— Task statement —
Extract each line of the data and write it out again exactly.

::: Available data

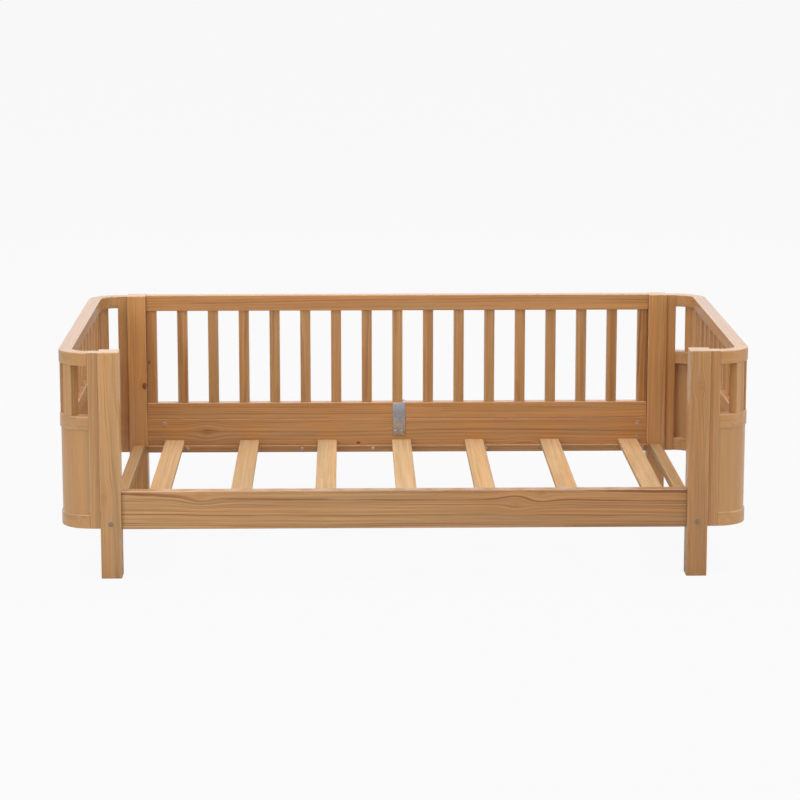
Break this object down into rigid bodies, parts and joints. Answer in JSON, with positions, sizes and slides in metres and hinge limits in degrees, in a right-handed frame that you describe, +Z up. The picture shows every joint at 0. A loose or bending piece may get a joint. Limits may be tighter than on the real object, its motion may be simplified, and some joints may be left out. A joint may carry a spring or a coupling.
{
  "type": "junior bed",
  "caption": "Low pine junior bed: slatted base on square posts, rounded end units with open staves over closed panels, and a balustered back guard held by a steel bracket.",
  "frame": {"origin": "on the floor under the middle of the bed", "axes": "+X along the length towards the right end as seen from the open side, +Y towards the back guard, +Z up"},
  "size_m": [1.568, 0.903, 0.522],
  "materials": {
    "pine_posts": "natural oil, satin, straight upright grain",
    "pine_rails": "natural oil, satin, lengthwise grain with knots",
    "pine_slats": "planed, barely oiled",
    "pine_ends": "natural oil, satin, glued segments",
    "pine_guard": "natural oil, satin",
    "beech_dowel": "plain",
    "zinc_steel": "zinc plated"
  },
  "bodies": {
    "root": {"front_left_post": "pine_posts", "front_right_post": "pine_posts", "back_left_post": "pine_posts", "back_right_post": "pine_posts", "front_rail": "pine_rails", "back_rail": "pine_rails", "front_ledger": "pine_rails", "back_ledger": "pine_rails", "left_batten": "pine_slats", "right_batten": "pine_slats", "slat_1": "pine_slats", "slat_2": "pine_slats", "slat_3": "pine_slats", "slat_4": "pine_slats", "slat_5": "pine_slats", "slat_6": "pine_slats", "slat_7": "pine_slats", "guard_top_rail": "pine_guard", "guard_bottom_rail": "pine_guard", "guard_stiles": "pine_guard", "guard_balusters": "pine_guard", "guard_dowels": "beech_dowel", "guard_bracket": "zinc_steel", "left_front_stile": "pine_ends", "left_back_stile": "pine_ends", "left_top_rail": "pine_ends", "left_front_top_corner": "pine_ends", "left_back_top_corner": "pine_ends", "left_mid_rail": "pine_ends", "left_front_mid_corner": "pine_ends", "left_back_mid_corner": "pine_ends", "left_low_rail": "pine_ends", "left_front_low_corner": "pine_ends", "left_back_low_corner": "pine_ends", "left_side_staves": "pine_ends", "left_corner_staves": "pine_ends", "left_side_panel": "pine_ends", "left_corner_panels": "pine_ends", "right_front_stile": "pine_ends", "right_back_stile": "pine_ends", "right_top_rail": "pine_ends", "right_front_top_corner": "pine_ends", "right_back_top_corner": "pine_ends", "right_mid_rail": "pine_ends", "right_front_mid_corner": "pine_ends", "right_back_mid_corner": "pine_ends", "right_low_rail": "pine_ends", "right_front_low_corner": "pine_ends", "right_back_low_corner": "pine_ends", "right_side_staves": "pine_ends", "right_corner_staves": "pine_ends", "right_side_panel": "pine_ends", "right_corner_panels": "pine_ends", "joint_pins": "zinc_steel", "lock_barrels": "zinc_steel", "batten_bolts": "zinc_steel", "batten_nuts": "zinc_steel", "ledger_screws": "zinc_steel", "slat_screws": "zinc_steel", "bracket_screws": "zinc_steel"}
  },
  "joints": []
}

::::::

— Finished task —
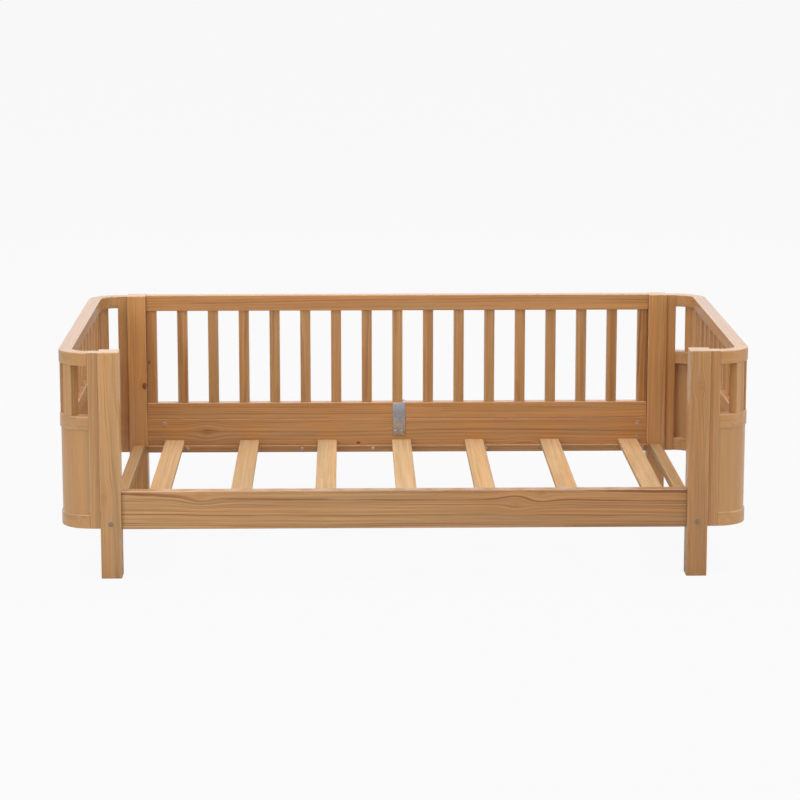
Break this object down into rigid bodies, parts and joints. Answer in JSON, with positions, sizes and slides in metres and hinge limits in degrees, in a right-handed frame that you describe, +Z up. The picture shows every joint at 0. A loose or bending piece may get a joint. Limits may be tighter than on the real object, its motion may be simplified, and some joints may be left out. A joint may carry a spring or a coupling.
{
  "type": "junior bed",
  "caption": "Low pine junior bed: slatted base on square posts, rounded end units with open staves over closed panels, and a balustered back guard held by a steel bracket.",
  "frame": {"origin": "on the floor under the middle of the bed", "axes": "+X along the length towards the right end as seen from the open side, +Y towards the back guard, +Z up"},
  "size_m": [1.568, 0.903, 0.522],
  "materials": {
    "pine_posts": "natural oil, satin, straight upright grain",
    "pine_rails": "natural oil, satin, lengthwise grain with knots",
    "pine_slats": "planed, barely oiled",
    "pine_ends": "natural oil, satin, glued segments",
    "pine_guard": "natural oil, satin",
    "beech_dowel": "plain",
    "zinc_steel": "zinc plated"
  },
  "bodies": {
    "root": {"front_left_post": "pine_posts", "front_right_post": "pine_posts", "back_left_post": "pine_posts", "back_right_post": "pine_posts", "front_rail": "pine_rails", "back_rail": "pine_rails", "front_ledger": "pine_rails", "back_ledger": "pine_rails", "left_batten": "pine_slats", "right_batten": "pine_slats", "slat_1": "pine_slats", "slat_2": "pine_slats", "slat_3": "pine_slats", "slat_4": "pine_slats", "slat_5": "pine_slats", "slat_6": "pine_slats", "slat_7": "pine_slats", "guard_top_rail": "pine_guard", "guard_bottom_rail": "pine_guard", "guard_stiles": "pine_guard", "guard_balusters": "pine_guard", "guard_dowels": "beech_dowel", "guard_bracket": "zinc_steel", "left_front_stile": "pine_ends", "left_back_stile": "pine_ends", "left_top_rail": "pine_ends", "left_front_top_corner": "pine_ends", "left_back_top_corner": "pine_ends", "left_mid_rail": "pine_ends", "left_front_mid_corner": "pine_ends", "left_back_mid_corner": "pine_ends", "left_low_rail": "pine_ends", "left_front_low_corner": "pine_ends", "left_back_low_corner": "pine_ends", "left_side_staves": "pine_ends", "left_corner_staves": "pine_ends", "left_side_panel": "pine_ends", "left_corner_panels": "pine_ends", "right_front_stile": "pine_ends", "right_back_stile": "pine_ends", "right_top_rail": "pine_ends", "right_front_top_corner": "pine_ends", "right_back_top_corner": "pine_ends", "right_mid_rail": "pine_ends", "right_front_mid_corner": "pine_ends", "right_back_mid_corner": "pine_ends", "right_low_rail": "pine_ends", "right_front_low_corner": "pine_ends", "right_back_low_corner": "pine_ends", "right_side_staves": "pine_ends", "right_corner_staves": "pine_ends", "right_side_panel": "pine_ends", "right_corner_panels": "pine_ends", "joint_pins": "zinc_steel", "lock_barrels": "zinc_steel", "batten_bolts": "zinc_steel", "batten_nuts": "zinc_steel", "ledger_screws": "zinc_steel", "slat_screws": "zinc_steel", "bracket_screws": "zinc_steel"}
  },
  "joints": []
}